The Senate agreed that the principle would be given practical effect by mandating that the Minister make a determination, as soon as practicable, but in any case within 30 days, that a minor is to reside at a specified place, instead of being detained in ‘immigration detention’. However, the maximum 30 day time frame does not apply to a minor’s family or guardian (which could present complications) and the obligation does not extend offshore to the close to 100 asylum seeker children currently residing in Nauru.

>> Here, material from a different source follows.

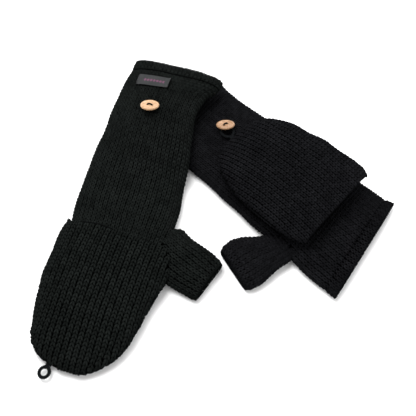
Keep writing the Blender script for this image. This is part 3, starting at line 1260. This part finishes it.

The amendments would provide that the Minister is precluded from making such a determination if ASIO has issued an adverse security assessment or where the living conditions at the alternative place are not higher than the place where the minor would otherwise be detained. The Minister would have discretion not to make a determination in circumstances where this would be in the best interests of the child, in the public interest or where ASIO had issued an adverse security assessment in respect of a member of the minor’s family and the family unit did not want to be separated.
The second amendment to secure passage in the Senate saw the creation of an offence for failure to report a ‘reportable assault’, punishable with a maximum pecuniary penalty of $10,800. A ‘reportable assault’ would be broadly defined in the Act to include: unlawful sexual contact; sexual harassment; unreasonable use of force; and any other assault. The mandatory obligation to report an assault would apply onshore as well as in Australia’s offshore processing facilities in PNG and Nauru and the obligation would extend to employees, contractors, sub-contractors and so forth. This amendment implements recommendation 14 of the Senate Select Committee on the Recent Allegations relating to Conditions and Circumstances at the Regional Processing Centre in Nauru (the Nauru inquiry), tabled in August 2015 and strengthens the Opposition’s Migration Amendment (Mandatory Reporting) Bill 2015 (introduced in October 2015), as discussed previously.
The third and fourth amendments are aimed at increasing the transparency and accountability of immigration detention facilities both in Australia and in regional processing countries. Proposed section 197AK of the Act would provide that journalists must not be refused entry to immigration detention facilities unless there are reasonable ground for refusal (which would need to be publicly disclosed). This amendment implements recommendation 5 of the Nauru inquiry. Journalists granted access to facilities would be required to take all reasonable steps to ensure that the privacy of detainees is protected and that their identity is not revealed in subsequently published material. However, there are no penalties in the Act for failing to do so. This may prove problematic, as highlighted recently by ABC’s Media Watch. The Opposition supported this measure on the basis of public disclosure and accountability, arguing that Australians are entitled to know how Australian-funded facilities are being operated. Not too surprisingly, ten years ago the Opposition similarly argued that media representatives should be given independent access to people in detention centres.
The fourth amendment provides that a person may disclose or use ‘protected immigration detention facility information’ (information or a document that was obtained in the course of their employment and which relates to a detention facility) if the person reasonably believes that the disclosure or use would be in the public interest. A person who used or disclosed such information would expressly not be liable in law for having done so (including any disciplinary action). While the Opposition maintains that the Australian Border Force Act 2015 does not prevent staff and contractors in detention facilities from speaking publicly about conditions in offshore processing centres, they nonetheless supported this amendment on the basis that it would ‘make it absolutely clear that disclosures in the public interest are lawful and protected’.
If the Senate and House of Representatives are unable to reach agreement as to the Bill’s final form, the Government may have no option but to abandon the Bill. Though it may be some time before the outcome is known, these amendments signal a growing dissatisfaction by the Opposition and the Senate cross benches with the way in which the Government is managing its detention arrangements in Australia and abroad.